Para a historiadora e pesquisadora Maria Helena Flexor (2004), a Carta Régia de 3 de março de 1755, que cria a Capitania de São José do Rio Negro, é um documento fundamental para o entendimento dos parâmetros urbanísticos adotados no Brasil. Nela estão definidos tanto a opção pelo traçado regular (para que as ruas fiquem largas e direitas) quanto a uniformidade nas fachadas (para maior formosura do lugar). As novas fundações no Brasil, a partir do século XVIII, não foram orientadas pelo modelo cidade-fortaleza, principalmente nas vilas originárias de aldeias missioneiras. Flexor observa que a relação cidade-fortaleza se manteve apenas em regiões estratégicas onde a definição dos limites com as colônias espanholas assim exigia. A questão é que o foco foi mudado. Não era mais a defesa da cidade e, sim, o território que tinha de ser defendido com assentamentos estrategicamente locados e formulados com parâmetros urbanísticos marcadamente definidores do universo ao qual pertenciam.
REFERÊNCIAS
ARAÚJO, R. M. de. As cidades da Amazônia no século XVIII: Belém, Macapá e Mazagão. Porto: Faculdade de Arquitectura da Universidade do Porto, 1998.

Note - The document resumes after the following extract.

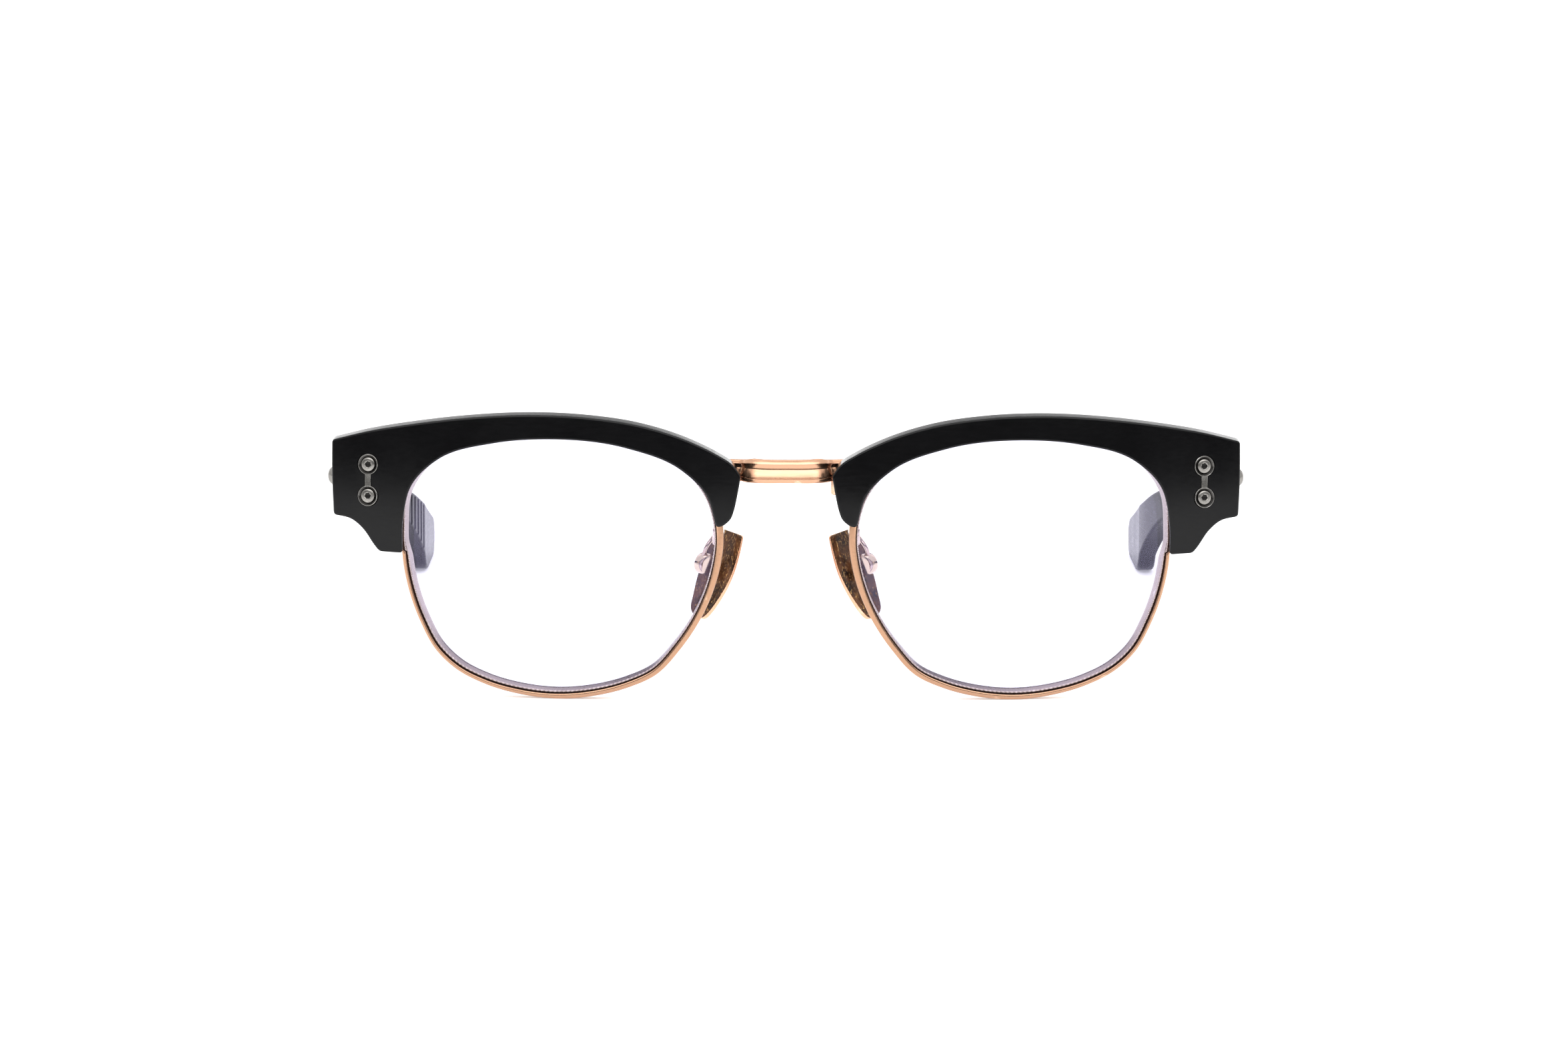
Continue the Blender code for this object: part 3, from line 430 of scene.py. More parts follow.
def box(low, high, edge=0.0):
    """A box between two corners, with rounded edges."""
    size = Vector(high) - Vector(low)
    middle = (Vector(high) + Vector(low)) / 2.0
    shape = bmesh.new()
    bmesh.ops.create_cube(shape, size=1.0)
    shape.transform(Matrix.Translation(middle) @ Matrix.Diagonal((*size, 1.0)))
    if edge:
        bmesh.ops.bevel(shape, geom=shape.edges[:], offset=edge, segments=BEVEL_STEPS, profile=0.5,
                        affect="EDGES", clamp_overlap=True)
    return from_shape(shape)


def turned(profile, segments=48, frame_matrix=Matrix()):
    """A turned piece round z, from (radius, height) points from one end of its axis to the other."""
    shape = bmesh.new()
    rows = []
    for radius, height in profile:
        turns = around(segments) if radius else [0.0]
        rows.append([shape.verts.new((radius * math.cos(t), radius * math.sin(t), height)) for t in turns])
    for row, after in zip(rows, rows[1:]):
        for i in range(segments):
            if len(row) == 1:
                corners = [row[0], after[i], after[i - 1]]
            elif len(after) == 1:
                corners = [row[i - 1], row[i], after[0]]
            else:
                corners = [row[i - 1], row[i], after[i], after[i - 1]]
            shape.faces.new(corners)
    shape.transform(frame_matrix)
    return from_shape(shape)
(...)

CÔRTE-REAL, E. O Triunfo da Virtude. As origens do desenho arquitectónico. Lisboa: Livros Horizonte/Universidade Técnica de Lisboa, 2001.
VELLOZO, D. da S. Architectura militar ou fortificação moderna. Organização e comentários de Mário Mendonça de Oliveira. Salvador: Edufba, 2005.
MAROCCI, G. V. P. O Iluminismo e a urbanística portuguesa: as transformações em Lisboa, Porto e Salvador no século XVIII. 2011. Tese (Doutorado em Arquitetura e Urbanismo) – Universidade Federal da Bahia, Salvador, 2011.
FLEXOR, M. H. O. A rede urbana setecentista. A afirmação da vila regular. In: TEIXEIRA, M. C. (Org.). A Construção da Cidade Brasileira. Lisboa: Livros Horizonte, 2004.